Dataset records
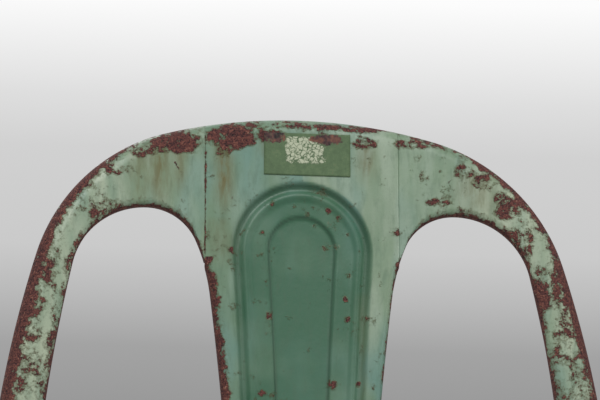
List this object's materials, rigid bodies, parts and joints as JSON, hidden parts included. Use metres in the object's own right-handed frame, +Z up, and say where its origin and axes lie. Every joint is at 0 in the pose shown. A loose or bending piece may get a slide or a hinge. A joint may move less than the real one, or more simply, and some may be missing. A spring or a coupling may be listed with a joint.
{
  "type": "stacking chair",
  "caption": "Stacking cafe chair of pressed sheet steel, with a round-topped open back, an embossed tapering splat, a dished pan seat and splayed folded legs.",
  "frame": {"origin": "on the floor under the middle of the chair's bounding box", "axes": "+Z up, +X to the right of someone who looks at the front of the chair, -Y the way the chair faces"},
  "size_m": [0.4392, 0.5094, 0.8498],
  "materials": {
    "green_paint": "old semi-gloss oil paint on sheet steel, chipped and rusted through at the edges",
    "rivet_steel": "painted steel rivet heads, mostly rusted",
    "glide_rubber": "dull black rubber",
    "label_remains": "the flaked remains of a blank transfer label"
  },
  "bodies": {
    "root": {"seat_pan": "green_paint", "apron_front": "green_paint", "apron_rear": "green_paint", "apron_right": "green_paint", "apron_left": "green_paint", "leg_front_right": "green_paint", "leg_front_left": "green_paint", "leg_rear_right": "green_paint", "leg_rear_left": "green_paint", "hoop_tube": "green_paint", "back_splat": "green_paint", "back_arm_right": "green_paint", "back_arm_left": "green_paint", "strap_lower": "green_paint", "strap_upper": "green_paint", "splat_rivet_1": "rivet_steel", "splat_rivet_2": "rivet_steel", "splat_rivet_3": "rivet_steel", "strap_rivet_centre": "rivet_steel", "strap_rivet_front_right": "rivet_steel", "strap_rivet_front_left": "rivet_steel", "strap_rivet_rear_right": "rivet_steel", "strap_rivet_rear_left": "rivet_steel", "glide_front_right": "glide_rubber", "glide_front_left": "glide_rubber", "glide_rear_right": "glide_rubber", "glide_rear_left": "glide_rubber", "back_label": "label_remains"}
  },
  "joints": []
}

...

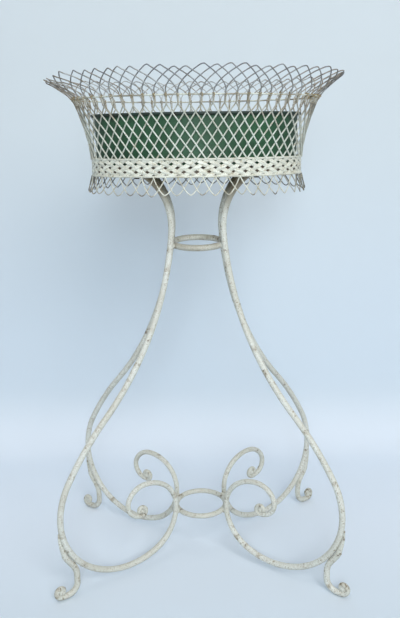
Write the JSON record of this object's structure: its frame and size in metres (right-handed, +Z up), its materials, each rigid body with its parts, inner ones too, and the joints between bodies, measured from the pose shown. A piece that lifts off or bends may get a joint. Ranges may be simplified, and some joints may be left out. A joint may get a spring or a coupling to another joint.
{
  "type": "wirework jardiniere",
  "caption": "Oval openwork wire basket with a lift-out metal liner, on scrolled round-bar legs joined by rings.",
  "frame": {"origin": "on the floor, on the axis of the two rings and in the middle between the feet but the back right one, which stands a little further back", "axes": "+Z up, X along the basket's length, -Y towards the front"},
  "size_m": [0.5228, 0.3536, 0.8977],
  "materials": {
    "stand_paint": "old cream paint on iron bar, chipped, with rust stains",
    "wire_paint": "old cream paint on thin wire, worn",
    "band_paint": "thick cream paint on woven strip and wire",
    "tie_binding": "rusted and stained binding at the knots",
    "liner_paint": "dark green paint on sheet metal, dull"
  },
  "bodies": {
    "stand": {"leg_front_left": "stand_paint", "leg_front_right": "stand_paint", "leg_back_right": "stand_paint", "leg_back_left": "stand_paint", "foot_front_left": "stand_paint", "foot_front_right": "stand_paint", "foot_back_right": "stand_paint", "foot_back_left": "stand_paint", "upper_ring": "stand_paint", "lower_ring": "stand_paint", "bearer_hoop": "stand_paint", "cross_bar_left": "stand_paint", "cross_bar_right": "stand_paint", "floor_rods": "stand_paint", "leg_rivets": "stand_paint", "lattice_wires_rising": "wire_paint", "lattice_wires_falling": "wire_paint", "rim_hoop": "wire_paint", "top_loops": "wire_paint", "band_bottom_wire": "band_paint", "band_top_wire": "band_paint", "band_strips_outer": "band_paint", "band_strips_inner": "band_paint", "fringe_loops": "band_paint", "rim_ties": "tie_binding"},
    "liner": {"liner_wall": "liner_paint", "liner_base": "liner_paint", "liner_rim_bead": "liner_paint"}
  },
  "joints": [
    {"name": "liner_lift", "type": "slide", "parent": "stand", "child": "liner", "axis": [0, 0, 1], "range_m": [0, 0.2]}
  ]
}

- [Job] Find the word "object" in the data and show each line that holds it.

- [Correct result]
List this object's materials, rigid bodies, parts and joints as JSON, hidden parts included. Use metres in the object's own right-handed frame, +Z up, and say where its origin and axes lie. Every joint is at 0 in the pose shown. A loose or bending piece may get a slide or a hinge. A joint may move less than the real one, or more simply, and some may be missing. A spring or a coupling may be listed with a joint.
Write the JSON record of this object's structure: its frame and size in metres (right-handed, +Z up), its materials, each rigid body with its parts, inner ones too, and the joints between bodies, measured from the pose shown. A piece that lifts off or bends may get a joint. Ranges may be simplified, and some joints may be left out. A joint may get a spring or a coupling to another joint.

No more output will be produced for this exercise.